• **GIVEN DATA**
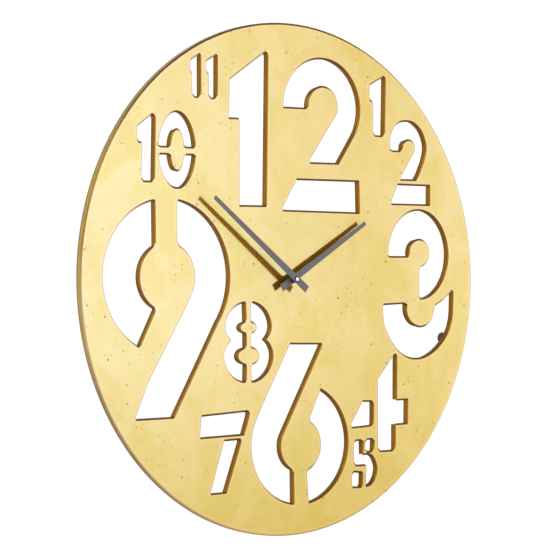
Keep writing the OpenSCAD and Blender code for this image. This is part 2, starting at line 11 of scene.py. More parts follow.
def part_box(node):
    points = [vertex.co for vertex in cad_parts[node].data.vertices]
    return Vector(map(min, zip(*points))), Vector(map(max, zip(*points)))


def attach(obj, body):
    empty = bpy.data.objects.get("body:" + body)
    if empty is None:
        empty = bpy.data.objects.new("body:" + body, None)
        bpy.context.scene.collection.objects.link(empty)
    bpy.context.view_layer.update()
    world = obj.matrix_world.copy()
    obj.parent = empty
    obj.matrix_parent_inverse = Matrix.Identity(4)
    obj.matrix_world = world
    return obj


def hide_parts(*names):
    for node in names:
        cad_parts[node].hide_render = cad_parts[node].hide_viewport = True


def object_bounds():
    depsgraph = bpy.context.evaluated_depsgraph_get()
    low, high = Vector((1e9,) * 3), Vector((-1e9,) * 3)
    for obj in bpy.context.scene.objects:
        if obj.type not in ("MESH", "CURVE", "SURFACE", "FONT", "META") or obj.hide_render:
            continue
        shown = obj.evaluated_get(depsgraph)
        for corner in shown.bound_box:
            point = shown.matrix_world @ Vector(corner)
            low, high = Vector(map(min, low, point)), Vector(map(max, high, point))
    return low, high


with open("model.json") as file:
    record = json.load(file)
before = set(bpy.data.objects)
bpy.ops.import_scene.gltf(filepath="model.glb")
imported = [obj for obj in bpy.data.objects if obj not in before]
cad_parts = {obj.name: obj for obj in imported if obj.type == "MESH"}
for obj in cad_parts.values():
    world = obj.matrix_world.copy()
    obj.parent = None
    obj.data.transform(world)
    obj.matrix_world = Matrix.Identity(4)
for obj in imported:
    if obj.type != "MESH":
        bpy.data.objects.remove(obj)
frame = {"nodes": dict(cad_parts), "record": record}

# A round wall clock: a stencil-cut brass dial on a fibreboard core, two grey hands and a
# quartz movement. Metres. The dial faces -Y, +Z is up and the wall plane is at Y = 0.

cad_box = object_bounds()
nodes = frame["nodes"]
MM = 0.001

FACE_LO, FACE_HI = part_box("brass_face")
FACE_Y = FACE_LO.y
CORE_LO, CORE_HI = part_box("dial_core")
BACK_Y = CORE_HI.y
DIAL_R = (FACE_HI.x - FACE_LO.x) / 2
RIM_R = max(DIAL_R, FACE_HI.z)

# Rolled edge of the brass sheet, which stands a little into each cut-out
ROLL_R = 0.9 * MM
ROLL_ANGLES = (20, 40, 65, 90)
LIP_DEPTH = 1.1 * MM
LIP_PROUD = 1.2 * MM
LIP_CLEAR = 0.97 * LIP_PROUD
EDGE_STEP = 4 * MM
RING_REACHES = (1.4 * MM, 1.9 * MM, 3.0 * MM, 5.2 * MM)

# Values kept at the sheet's points: distance from the nearest edge, up to EDGE_REACH, and
# how far that edge faces +X
EDGE_NAME = "edge_gap"
SIDE_NAME = "edge_side"
EDGE_REACH = 6 * MM

# Painted shade (a dark line) and painted highlight (a pale band) along the edges of the brass, as distances
# from the edge
EDGE_SHADE_FULL, EDGE_SHADE_END = 2.0 * MM, 2.7 * MM
EDGE_SHADE_WANDER = 0.15 * MM
EDGE_SHADE_TRIM = 0.6 * MM
EDGE_HIGHLIGHT_FULL, EDGE_HIGHLIGHT_END = 2.2 * MM, 5.8 * MM

# Mesh building
MERGE = 1e-7
SAME_PLACE = 1e-6
PLACES = 6
CHUNK = 500
AXIS_R = 0.001 * MM

# Brightness of the surroundings in front of the clock, behind it, and straight above and below
FRONT_LEVEL, REAR_LEVEL, CAP_LEVEL = 1.25, 1.04, 0.36


# ---------------------------------------------------------------- node material helpers

class Mat:
    """A node material, with short calls for the nodes that the surfaces here share."""

    def __init__(self, name):
        self.material = bpy.data.materials.new(name)
        self.material.use_nodes = True
        self.tree = self.material.node_tree
        self.tree.nodes.clear()
        self.output = self.tree.nodes.new("ShaderNodeOutputMaterial")
        coordinates = self.tree.nodes.new("ShaderNodeTexCoord")
        self.place = coordinates.outputs["Object"]
        self.place_normal = coordinates.outputs["Normal"]

    def node(self, kind, inputs=None, **settings):
        n = self.tree.nodes.new(kind)
        for key, value in settings.items():
            setattr(n, key, value)
        for key, value in (inputs or {}).items():
            self.put(n.inputs[key], value)
        return n

    def put(self, socket, value):
        if isinstance(value, bpy.types.NodeSocket):
            self.tree.links.new(value, socket)
        elif isinstance(value, (tuple, list)) and len(value) == 3 and socket.type == "RGBA":
            socket.default_value = (*value, 1)
        else:
            socket.default_value = value

    def scaled(self, factors):
        return self.node("ShaderNodeMapping", {"Vector": self.place, "Scale": factors}).outputs[0]

    def noise(self, scale, detail=4, roughness=0.55, where=None, distortion=0):
        n = self.node("ShaderNodeTexNoise", {"Vector": where or self.place, "Scale": scale,
            "Detail": detail, "Roughness": roughness, "Distortion": distortion})
        return n.outputs["Fac"]

    def flat(self):
        """Coordinates in the plane of the dial."""
        place = self.node("ShaderNodeSeparateXYZ", {0: self.place})
        return self.node("ShaderNodeCombineXYZ", {0: place.outputs["X"], 1: place.outputs["Z"]}).outputs[0]

    def spots(self, scale, radius, where):
        """Small round spots, one to a cell and of unequal strength, on a flat surface."""
        n = self.node("ShaderNodeTexVoronoi", {"Vector": where, "Scale": scale}, voronoi_dimensions="2D")
        strength = self.node("ShaderNodeSeparateXYZ", {0: n.outputs["Color"]}).outputs["X"]
        spot = self.remap(n.outputs["Distance"], radius * 0.4, radius, 1, 0)
        return self.math("MULTIPLY", spot, self.remap(strength, 0.45, 0.9))

    def math(self, operation, a, b=0.0, clamp=False):
        n = self.node("ShaderNodeMath", operation=operation, use_clamp=clamp)
        self.put(n.inputs[0], a)
        self.put(n.inputs[1], b)
        return n.outputs[0]

    def remap(self, value, low, high, to_low=0.0, to_high=1.0):
        n = self.node("ShaderNodeMapRange", {"Value": value, "From Min": low, "From Max": high,
            "To Min": to_low, "To Max": to_high}, clamp=True)
        return n.outputs[0]

    def mix(self, factor, a, b, blend="MIX"):
        n = self.node("ShaderNodeMix", data_type="RGBA", blend_type=blend)
        self.put(n.inputs[0], factor)
        self.put(n.inputs[6], a)
        self.put(n.inputs[7], b)
        return n.outputs[2]

    def axis(self, name):
        return self.node("ShaderNodeSeparateXYZ", {0: self.place}).outputs[name]

    def bump(self, height, strength, distance, normal=None):
        n = self.node("ShaderNodeBump", {"Height": height, "Strength": strength, "Distance": distance})
        if normal is not None:
            self.put(n.inputs["Normal"], normal)
        return n.outputs[0]

    def principled(self, **inputs):
        names = {key.replace("_", " ").title(): value for key, value in inputs.items()}
        names = {key.replace("Ior", "IOR"): value for key, value in names.items()}
        return self.node("ShaderNodeBsdfPrincipled", names).outputs[0]

    def finish(self, shader):
        self.tree.links.new(shader, self.output.inputs["Surface"])
        return self.material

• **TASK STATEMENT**
Begin at the line that has "zip(*points))), Vector(map(max, zip(*points)))"; stop after the line that has "return low, high". Copy every line in that span exactly.

• **RESPONSE TO THIS EXERCISE**
    return Vector(map(min, zip(*points))), Vector(map(max, zip(*points)))


def attach(obj, body):
    empty = bpy.data.objects.get("body:" + body)
    if empty is None:
        empty = bpy.data.objects.new("body:" + body, None)
        bpy.context.scene.collection.objects.link(empty)
    bpy.context.view_layer.update()
    world = obj.matrix_world.copy()
    obj.parent = empty
    obj.matrix_parent_inverse = Matrix.Identity(4)
    obj.matrix_world = world
    return obj


def hide_parts(*names):
    for node in names:
        cad_parts[node].hide_render = cad_parts[node].hide_viewport = True


def object_bounds():
    depsgraph = bpy.context.evaluated_depsgraph_get()
    low, high = Vector((1e9,) * 3), Vector((-1e9,) * 3)
    for obj in bpy.context.scene.objects:
        if obj.type not in ("MESH", "CURVE", "SURFACE", "FONT", "META") or obj.hide_render:
            continue
        shown = obj.evaluated_get(depsgraph)
        for corner in shown.bound_box:
            point = shown.matrix_world @ Vector(corner)
            low, high = Vector(map(min, low, point)), Vector(map(max, high, point))
    return low, high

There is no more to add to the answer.